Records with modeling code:
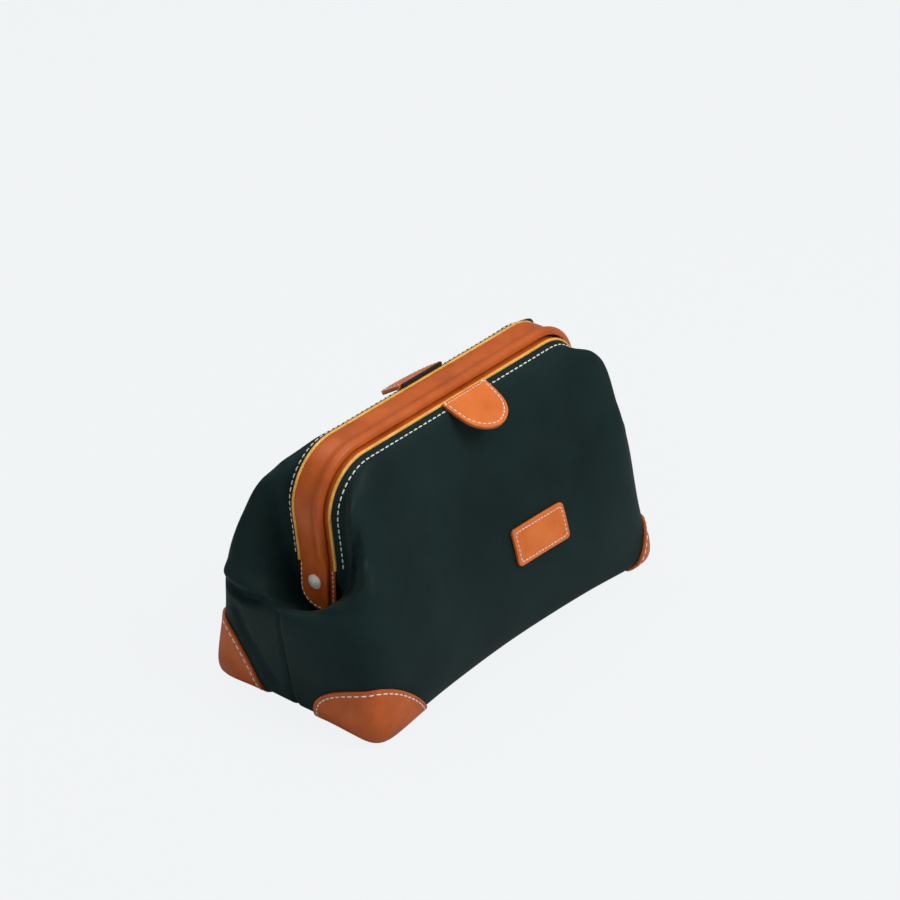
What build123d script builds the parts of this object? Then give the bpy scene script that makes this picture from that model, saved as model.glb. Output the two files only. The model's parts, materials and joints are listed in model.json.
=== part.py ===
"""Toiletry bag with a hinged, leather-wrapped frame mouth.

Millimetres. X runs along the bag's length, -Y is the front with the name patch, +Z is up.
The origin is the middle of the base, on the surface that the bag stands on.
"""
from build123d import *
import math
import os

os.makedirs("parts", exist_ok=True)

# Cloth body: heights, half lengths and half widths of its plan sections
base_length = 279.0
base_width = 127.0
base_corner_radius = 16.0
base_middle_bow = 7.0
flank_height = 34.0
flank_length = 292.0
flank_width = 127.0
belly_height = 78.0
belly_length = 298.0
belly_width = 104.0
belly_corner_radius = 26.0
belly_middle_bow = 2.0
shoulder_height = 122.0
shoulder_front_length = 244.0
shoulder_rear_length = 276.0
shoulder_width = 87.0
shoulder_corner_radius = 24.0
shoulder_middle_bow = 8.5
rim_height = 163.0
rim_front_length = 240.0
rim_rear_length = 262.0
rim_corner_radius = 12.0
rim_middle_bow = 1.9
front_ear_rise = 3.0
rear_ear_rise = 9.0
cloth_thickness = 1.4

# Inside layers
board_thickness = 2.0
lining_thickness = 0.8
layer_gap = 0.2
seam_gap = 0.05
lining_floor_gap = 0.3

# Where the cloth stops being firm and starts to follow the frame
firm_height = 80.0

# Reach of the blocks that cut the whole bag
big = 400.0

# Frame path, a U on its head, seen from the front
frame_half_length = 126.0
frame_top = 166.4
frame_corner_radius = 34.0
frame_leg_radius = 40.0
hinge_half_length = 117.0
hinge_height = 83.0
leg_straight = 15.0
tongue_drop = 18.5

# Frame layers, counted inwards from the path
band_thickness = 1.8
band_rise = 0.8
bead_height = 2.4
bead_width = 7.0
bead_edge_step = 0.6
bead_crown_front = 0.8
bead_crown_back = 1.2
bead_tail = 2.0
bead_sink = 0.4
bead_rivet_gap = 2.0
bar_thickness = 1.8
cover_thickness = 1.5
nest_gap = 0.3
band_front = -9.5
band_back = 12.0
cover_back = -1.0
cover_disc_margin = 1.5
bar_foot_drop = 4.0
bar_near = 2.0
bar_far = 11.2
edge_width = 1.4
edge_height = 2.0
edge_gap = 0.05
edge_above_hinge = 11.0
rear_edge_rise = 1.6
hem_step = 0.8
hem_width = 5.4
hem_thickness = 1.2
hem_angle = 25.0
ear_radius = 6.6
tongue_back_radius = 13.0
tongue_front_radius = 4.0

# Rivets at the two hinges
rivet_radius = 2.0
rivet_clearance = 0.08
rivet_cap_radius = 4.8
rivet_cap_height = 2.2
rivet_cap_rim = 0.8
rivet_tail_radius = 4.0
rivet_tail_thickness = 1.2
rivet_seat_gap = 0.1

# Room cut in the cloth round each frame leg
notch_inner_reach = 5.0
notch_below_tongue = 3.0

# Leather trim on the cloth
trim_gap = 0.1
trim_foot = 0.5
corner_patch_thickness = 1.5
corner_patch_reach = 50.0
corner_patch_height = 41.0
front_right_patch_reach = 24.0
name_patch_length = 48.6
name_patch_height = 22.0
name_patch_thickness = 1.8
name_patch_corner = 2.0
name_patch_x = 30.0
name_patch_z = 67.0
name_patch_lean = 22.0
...
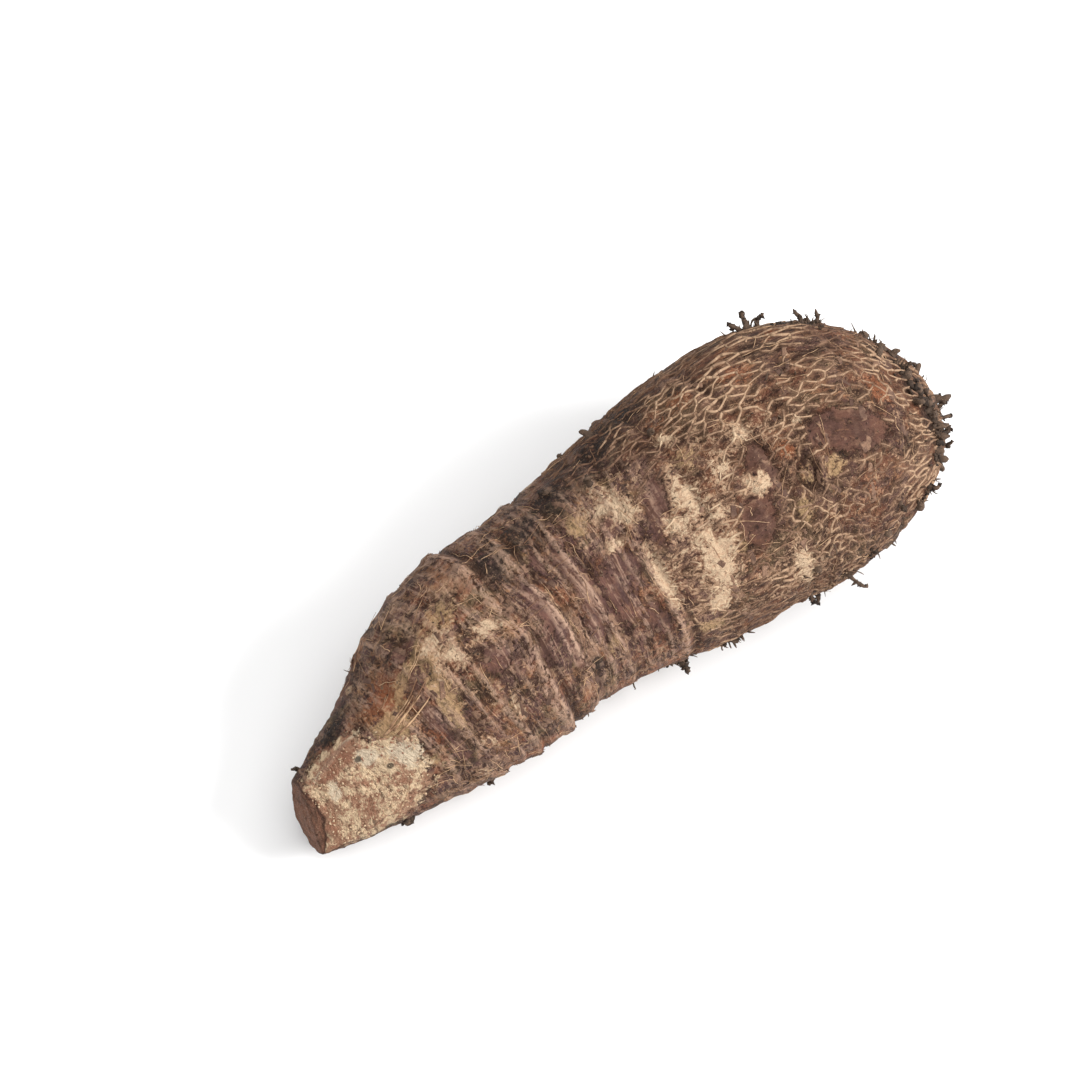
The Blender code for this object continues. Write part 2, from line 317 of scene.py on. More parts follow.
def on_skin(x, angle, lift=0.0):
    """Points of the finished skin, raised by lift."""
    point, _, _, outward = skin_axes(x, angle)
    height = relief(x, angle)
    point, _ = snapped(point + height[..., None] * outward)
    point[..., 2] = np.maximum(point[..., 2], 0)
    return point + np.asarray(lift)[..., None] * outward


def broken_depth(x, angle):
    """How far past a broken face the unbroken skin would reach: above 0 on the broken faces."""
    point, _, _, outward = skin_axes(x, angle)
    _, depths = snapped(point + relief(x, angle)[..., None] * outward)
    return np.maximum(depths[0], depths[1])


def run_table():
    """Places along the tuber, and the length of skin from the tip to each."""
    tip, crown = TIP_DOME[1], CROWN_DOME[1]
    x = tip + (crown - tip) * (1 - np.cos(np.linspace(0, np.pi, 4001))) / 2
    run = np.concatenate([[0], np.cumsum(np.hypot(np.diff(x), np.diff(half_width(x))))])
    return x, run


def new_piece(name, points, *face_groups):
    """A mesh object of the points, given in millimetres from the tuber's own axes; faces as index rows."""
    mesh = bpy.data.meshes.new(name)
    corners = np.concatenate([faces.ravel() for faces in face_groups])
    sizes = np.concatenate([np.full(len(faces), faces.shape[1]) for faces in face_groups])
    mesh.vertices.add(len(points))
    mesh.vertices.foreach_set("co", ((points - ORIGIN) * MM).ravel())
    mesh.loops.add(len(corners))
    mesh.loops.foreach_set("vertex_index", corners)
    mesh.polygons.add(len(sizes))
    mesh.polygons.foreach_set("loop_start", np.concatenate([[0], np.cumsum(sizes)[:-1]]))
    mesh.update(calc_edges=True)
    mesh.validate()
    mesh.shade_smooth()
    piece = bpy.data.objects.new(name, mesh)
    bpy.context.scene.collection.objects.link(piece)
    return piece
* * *
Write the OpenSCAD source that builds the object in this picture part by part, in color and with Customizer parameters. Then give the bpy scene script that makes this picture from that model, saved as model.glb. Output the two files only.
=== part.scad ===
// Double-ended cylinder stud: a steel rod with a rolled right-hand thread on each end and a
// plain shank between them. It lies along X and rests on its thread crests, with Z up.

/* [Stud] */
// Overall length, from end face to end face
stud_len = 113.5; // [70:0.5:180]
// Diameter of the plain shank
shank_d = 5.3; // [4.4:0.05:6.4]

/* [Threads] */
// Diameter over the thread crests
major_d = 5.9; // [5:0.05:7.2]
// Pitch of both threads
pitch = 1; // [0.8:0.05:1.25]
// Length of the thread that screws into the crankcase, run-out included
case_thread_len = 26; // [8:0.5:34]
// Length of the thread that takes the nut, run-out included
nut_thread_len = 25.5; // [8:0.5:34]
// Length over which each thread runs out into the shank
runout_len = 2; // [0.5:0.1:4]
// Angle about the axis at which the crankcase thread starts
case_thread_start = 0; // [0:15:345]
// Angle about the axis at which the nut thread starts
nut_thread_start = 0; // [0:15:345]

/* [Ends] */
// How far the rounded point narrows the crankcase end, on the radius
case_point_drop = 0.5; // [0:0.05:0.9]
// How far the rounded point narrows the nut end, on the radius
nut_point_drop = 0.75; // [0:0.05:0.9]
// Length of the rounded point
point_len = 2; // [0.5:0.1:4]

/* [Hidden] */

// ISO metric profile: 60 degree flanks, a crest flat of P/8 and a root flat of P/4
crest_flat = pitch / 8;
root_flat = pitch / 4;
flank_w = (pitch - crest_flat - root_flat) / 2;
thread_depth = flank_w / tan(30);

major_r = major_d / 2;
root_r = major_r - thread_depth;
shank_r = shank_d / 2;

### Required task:
Find and copy every line in the entries above where the string "Write" occurs.

### Finished answer:
The Blender code for this object continues. Write part 2, from line 317 of scene.py on. More parts follow.
Write the OpenSCAD source that builds the object in this picture part by part, in color and with Customizer parameters. Then give the bpy scene script that makes this picture from that model, saved as model.glb. Output the two files only.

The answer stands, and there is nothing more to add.